Galathir comments on Galathir’s Shortform

Galathir 3 Oct 2025 7:28 UTC
1 point
0
Companies seem to be trapped in a security dilemma situation, they worry about being last to develop AGI so seem to be rushing towards the capabilities rather than safety. This in part is due to worries about owning/controlling the future.

Other aspects of humanity such as governments and the scientific community aren’t (at least visibly) rushing because they aren’t completely (economically) rational in that regard. Being more norm or rule following. Other ways not to be economically rational include caring for others (or humanity/nature in general)

We need to embed more rule-following into AI, so it doesn’t rush. This might need to be government mandated, as the rational companies might not be incentivised to rush. Government/International community mandated tests in simulated environments to make sure an AI follows the rules or cares about humanity, might be the way forward.

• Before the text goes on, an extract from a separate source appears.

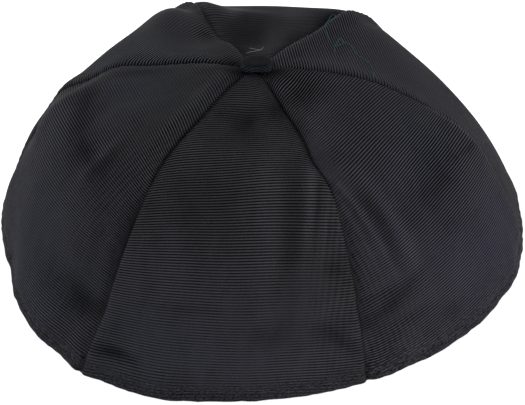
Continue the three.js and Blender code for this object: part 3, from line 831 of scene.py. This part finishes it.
PANEL_SEED = 4.7
panels = {}
for count, name in enumerate(PANELS):
    panels[name], cloth = make_panel(name)
    cloth.data.materials.append(faille(name + "_faille", PANEL_SEED * (count + 1)))
    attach(cloth, "root")
    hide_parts(name)


# The hem's topstitching: black sewing thread in short stitches, one row right round the cap a few
# millimetres above the turned edge, each stitch sunk at both ends into the cloth.
STITCH_LENGTH = 2.3
STITCH_PITCH = 2.9
STITCH_WIDTH = 0.42
STITCH_SINK = 0.10
STITCH_BOW, STITCH_BED = 0.22, 0.25
THREAD_DARK, THREAD_LIT = (0.004, 0.004, 0.005, 1.0), (0.030, 0.030, 0.034, 1.0)
STITCH_RINGS, STITCH_SIDES = 7, 6


def hem_stitches():
    """Stitches at even steps along each panel's line STITCH_LINE above the edge. One stitch is a bent
    spindle: centre t L, radius W/2 sqrt(1 - (1.96 t)^2), raised by cos(pi t), with t from -1/2 to 1/2."""
    share = 1 - STITCH_LINE / PANEL_LENGTH
    t = np.linspace(-0.5, 0.5, STITCH_RINGS)
    turn = np.linspace(0.0, 2 * np.pi, STITCH_SIDES, endpoint=False)
    swell = 0.5 * STITCH_WIDTH * np.sqrt(np.clip(1 - (1.96 * t) ** 2, 0.02, 1))
    tubes = []
    for panel in panels.values():
        u = np.linspace(0.0, 1.0, 200)
        line, direction = panel.outer(u, np.full_like(u, share))
        length = distance_along(line)
        places = np.arange(0.6 * STITCH_PITCH, length[-1] - 0.5 * STITCH_PITCH, STITCH_PITCH)
        centre = read_at(places, length, line)
        out = unit(read_at(places, length, direction))
        run = read_at(places, length, np.gradient(line, length, axis=0))
        run = unit(run - (run * out).sum(-1, keepdims=True) * out)
        side = np.cross(out, run)
        lift = STITCH_BOW * np.cos(np.pi * t) - STITCH_SINK - STITCH_BED
        spine = centre[:, None] + (STITCH_LENGTH * t)[None, :, None] * run[:, None]
        spine = spine + lift[None, :, None] * out[:, None]
        ring = (
            swell[:, None, None] * np.cos(turn)[None, :, None] * side[:, None, None]
            + 0.7 * swell[:, None, None] * np.sin(turn)[None, :, None] * out[:, None, None]
        )
        tubes.append(spine[:, :, None] + ring)
    return tube_mesh("hem_stitches", tubes)


stitches = hem_stitches()
black = yarn("black_thread", 2400.0, 1.0, THREAD_DARK, THREAD_LIT, roughness=0.5, gloss=0.3)
stitches.data.materials.append(black)
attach(stitches, "root")


# The covered button: a low tin shell with a disc of the same faille drawn over it and pleated tight
# under its edge, held in the middle by a short shank. It leans back as the crown's top does.
BUTTON_RADIUS = 5.2
BUTTON_RISE = 2.1
SHANK_RADIUS = 1.3
SHANK_FOOT = -3.4
BUTTON_Z = 61.9
BUTTON_LEAN = np.radians(16.0)
BUTTON_ROUND, BUTTON_RINGS = 160, 110
BUTTON_RIB = 0.11
PLEATS, PLEAT_DEPTH = 17, 0.022
BUTTON_TONE = -0.60
# Painted light: the button's pleated side is made this much brighter than its top.
BUTTON_SIDE_PAINTED_LIGHT = 0.34
BUTTON_TINT = (0.86, 1.0, 1.03)
BUTTON_DYE = {"streak": 0.0, "pressed": 0.3, "fleck": 0.0, "cool": 0.5, "green": 1.0}
BUTTON_SEED = 41.0


def button_cloth():
    """Section carried round the shank. The weave is the flat disc before it was drawn over, rho (sin a,
    -cos a), rho being the length down the section, so ribs |sin(pi y / pitch)| cross the top, run down front
    and back, and stand upright at the sides. The pleats there are cos(PLEATS a), shifted round the edge."""
    r = BUTTON_RADIUS
    section = np.array([
        (0.0, BUTTON_RISE), (0.50 * r, 0.99 * BUTTON_RISE), (0.82 * r, 0.95 * BUTTON_RISE),
        (0.95 * r, 0.78 * BUTTON_RISE), (r, 0.35 * BUTTON_RISE), (0.98 * r, -0.25),
        (0.84 * r, -0.65), (0.50 * r, -0.75), (SHANK_RADIUS, -0.9), (SHANK_RADIUS, SHANK_FOOT),
        (0.0, SHANK_FOOT),
    ])
    steps = np.concatenate([[0.0], np.cumsum(np.hypot(*np.diff(section, axis=0).T))])
    rho = np.linspace(0.0, steps[-1], BUTTON_RINGS)[1:-1]
    a = np.linspace(0.0, 2 * np.pi, BUTTON_ROUND, endpoint=False)
    soft = np.array([1, 4, 6, 4, 1]) / 16
    radius, height = (
        np.convolve(np.pad(np.interp(rho, steps, column), 2, mode="edge"), soft, mode="valid")
        for column in section.T
    )
    x_weave = rho[:, None] * np.sin(a)
    y_weave = -rho[:, None] * np.cos(a)
    edge = smoothstep(rho, steps[2], steps[4])[:, None]
    covered = (1 - smoothstep(rho, steps[6], steps[7]))[:, None]
    side = edge * covered
    rib = (np.abs(np.sin(np.pi * y_weave / RIB_PITCH)) ** RIB_ROUND - 1) * BUTTON_RIB * covered
    pleat = np.cos(PLEATS * a + 0.8 * np.sin(3 * a) + 0.5 * np.sin(5 * a + 1.0))
    square = (np.abs(np.sin(a)) ** 5 + np.abs(np.cos(a)) ** 5) ** -0.2 - 1.06
    grow = 1 + square * edge + PLEAT_DEPTH * side * pleat
    x = radius[:, None] * np.sin(a) * grow + rib * side * np.sin(a)
    y = -radius[:, None] * np.cos(a) * grow - rib * side * np.cos(a)
    z = height[:, None] + rib * (1 - side) + 0.06 * side * np.sin(2 * a + 1)
    cloth = np.stack([x, y, z], -1).reshape(-1, 3)
    poles = np.array([[0.0, 0.0, BUTTON_RISE - BUTTON_RIB], [0.0, 0.0, SHANK_FOOT]])
    points = np.concatenate([cloth, poles])
    lean = np.array([
        [1, 0, 0],
        [0, np.cos(BUTTON_LEAN), np.sin(BUTTON_LEAN)],
        [0, -np.sin(BUTTON_LEAN), np.cos(BUTTON_LEAN)],
    ])
    grid = np.arange(len(cloth)).reshape(len(rho), BUTTON_ROUND)
    after = np.roll(grid, -1, axis=1)
    faces = [
        faces_between(grid, after)[:, TURNED_OVER],
        np.stack([np.full(BUTTON_ROUND, len(cloth)), grid[0], after[0]], -1),
        np.stack([np.full(BUTTON_ROUND, len(cloth) + 1), after[-1], grid[-1]], -1),
    ]
    weave = np.concatenate([np.stack([x_weave, y_weave], -1).reshape(-1, 2), np.zeros((2, 2))])
    # Painted light on the pleated side, brighter than the top.
    lighter = np.append((BUTTON_SIDE_PAINTED_LIGHT * side * np.ones_like(rib)).ravel(), [0.0, 0.0])
    marks = {kind: np.full(len(points), share) for kind, share in BUTTON_DYE.items()}
    marks["tone_and_painted_light"] = BUTTON_TONE + lighter
    return closed_mesh("button_cloth", points @ lean.T + [0.0, 0.0, BUTTON_Z], faces, weave, marks)


button = button_cloth()
button.data.materials.append(faille("button_faille", BUTTON_SEED, BUTTON_TINT))
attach(button, "root")
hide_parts("top_button")


# Loose thread ends: a few hair-fine cotton fibres, off-white behind the button and blue-green on the back
# right panel, caught in the seams. They run close over the cloth, under half a millimetre above it.
THREAD_SIDES = 6
THREAD_STEP = 0.2
THREAD_LIFT, THREAD_WAVE, THREAD_OVER_SEAM = 0.17, 0.25, 0.9
STRAND_COLUMNS = ("panel", "radius", "route")
STRANDS = {
    "tuft_long": ("panel_back", 0.035, (
        (0.72, 0.135), (0.64, 0.128), (0.575, 0.122), (0.49, 0.12), (0.45, 0.116),
    )),
    "tuft_fork": ("panel_back", 0.04, (
        (0.84, 0.097), (0.7, 0.104), (0.49, 0.118), (0.465, 0.135), (0.462, 0.152),
    )),
    "strand_loop": ("panel_back_right", 0.08, (
        (0.965, 0.316), (0.985, 0.33), (0.985, 0.348), (0.955, 0.35), (0.965, 0.318), (0.95, 0.305),
        (0.88, 0.293), (0.715, 0.278), (0.555, 0.268), (0.46, 0.259),
    )),
    "strand_peak": ("panel_back_right", 0.08, (
        (0.575, 0.271), (0.63, 0.29), (0.685, 0.312), (0.645, 0.314), (0.61, 0.31), (0.595, 0.293),
        (0.57, 0.277),
    )),
    "strand_tail": ("panel_back_right", 0.08, (
        (0.64, 0.312), (0.55, 0.327), (0.47, 0.322), (0.395, 0.327), (0.33, 0.336), (0.23, 0.339),
        (0.12, 0.328), (0.02, 0.312),
    )),
}


def loose_threads(kind):
    """A tube along each strand of the kind: a smooth curve through its places on the panel, lifted off it by
    its radius, THREAD_LIFT + THREAD_WAVE |sin(length / 3)|, and THREAD_OVER_SEAM on the seam's edge."""
    tubes = []
    turn = np.linspace(0.0, 2 * np.pi, THREAD_SIDES, endpoint=False)
    for name, values in STRANDS.items():
        if not name.startswith(kind):
            continue
        strand = dict(zip(STRAND_COLUMNS, values))
        route = np.array(strand["route"])
        panel = panels[strand["panel"]]
        rough, _ = panel.outer(route[:, 0], route[:, 1])
        share = distance_along(rough)
        length = np.linspace(0.0, share[-1], int(share[-1] / THREAD_STEP))
        u, s = curve_through(share, route[:, 0], length), curve_through(share, route[:, 1], length)
        line, out = panel.outer(u, s)
        lift = strand["radius"] + THREAD_LIFT + THREAD_WAVE * np.abs(np.sin(length / 3.0))
        lift = lift + THREAD_OVER_SEAM * smoothstep(u, 0.86, 0.97)
        line = line + lift[:, None] * out
        run = unit(np.gradient(line, axis=0))
        side = unit(np.cross(out, run))
        above = np.cross(run, side)
        thin = strand["radius"] * (1 - 0.5 * smoothstep(length, share[-1] - 1.0, share[-1]))
        ring = np.cos(turn)[None, :, None] * side[:, None] + np.sin(turn)[None, :, None] * above[:, None]
        tubes.append((line[:, None] + thin[:, None, None] * ring)[None])
    return tube_mesh("loose_" + kind, tubes)


FIBRES = {
    "tuft": ((0.20, 0.27, 0.28, 1.0), (0.60, 0.70, 0.70, 1.0)),
    "strand": ((0.012, 0.055, 0.060, 1.0), (0.050, 0.150, 0.160, 1.0)),
}
for kind, (deep, pale) in FIBRES.items():
    threads = loose_threads(kind)
    cotton = yarn(kind + "_cotton", 700.0, 2.0, deep, pale, roughness=0.8, gloss=0.2)
    threads.data.materials.append(cotton)
    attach(threads, "root")


# The studio: a white light table that runs out of sight, a tent round it that falls from bright and cool at
# the table to dim and neutral overhead, with the sine of the height, and two large soft lamps, the key low
# at the front right and the fill behind at the left.
FLOOR_HALF = 3.0
FLOOR_GLOW = 0.75
LAMPS = {
    "key": ((1.0, -0.75, 0.3), 0.9, 5.0),
    "fill": ((-0.7, 0.8, 0.7), 0.8, 4.0),
}
TENT_LOW, TENT_HIGH = 1.15, 0.25
TENT_LOW_COLOUR, TENT_HIGH_COLOUR = (0.95, 0.95, 1.08, 1.0), (1.0, 1.0, 1.0, 1.0)
floor_mesh = bpy.data.meshes.new("floor")
corners = [(-1, -1), (1, -1), (1, 1), (-1, 1)]
floor_mesh.from_pydata([(FLOOR_HALF * x, FLOOR_HALF * y, 0.0) for x, y in corners], [], [(0, 1, 2, 3)])
floor = added("floor", floor_mesh)
table = Finish(bpy.data.materials.new("floor_white"))
floor.data.materials.append(table.surface({
    "Base Color": (0.8, 0.8, 0.8, 1.0),
    "Roughness": 0.9,
    "Emission Color": (1.0, 1.0, 1.0, 1.0),
    "Emission Strength": FLOOR_GLOW,
}))

tent = Finish(bpy.data.worlds.new("tent"))
height = tent.node("ShaderNodeSeparateXYZ", None, {0: tent.node("ShaderNodeTexCoord")}, 2).larger(0.0)
light = tent.node("ShaderNodeBackground", None, {
    "Strength": TENT_LOW - (TENT_LOW - TENT_HIGH) * height,
    "Color": tent.blend(height, TENT_LOW_COLOUR, TENT_HIGH_COLOUR),
})
tent.node("ShaderNodeOutputWorld", None, {"Surface": light})
bpy.context.scene.world = tent.owner
for name, (place, size, power) in LAMPS.items():
    lamp_data = bpy.data.lights.new(name, "AREA")
    lamp_data.size, lamp_data.energy = size, power
    lamp = added(name, lamp_data)
    lamp.location = place
    lamp.rotation_euler = facing(place, (0.0, 0.0, 0.0))
bpy.context.scene.view_settings.view_transform = "Standard"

Caring and rule following seem different from corrigibility work or from the idea of alignment. A caring AI can have different goals from humanity but it would still allow/enchance humans ability to go about their business.

The rules I would look towards would definitely include never modifying the caring code of the AI.

Caring could be operationalised by using explainable AI to capture what parts of NN they thought were humans and embedding in the AIs goal system something that sought to increase or not modify the options the human could take.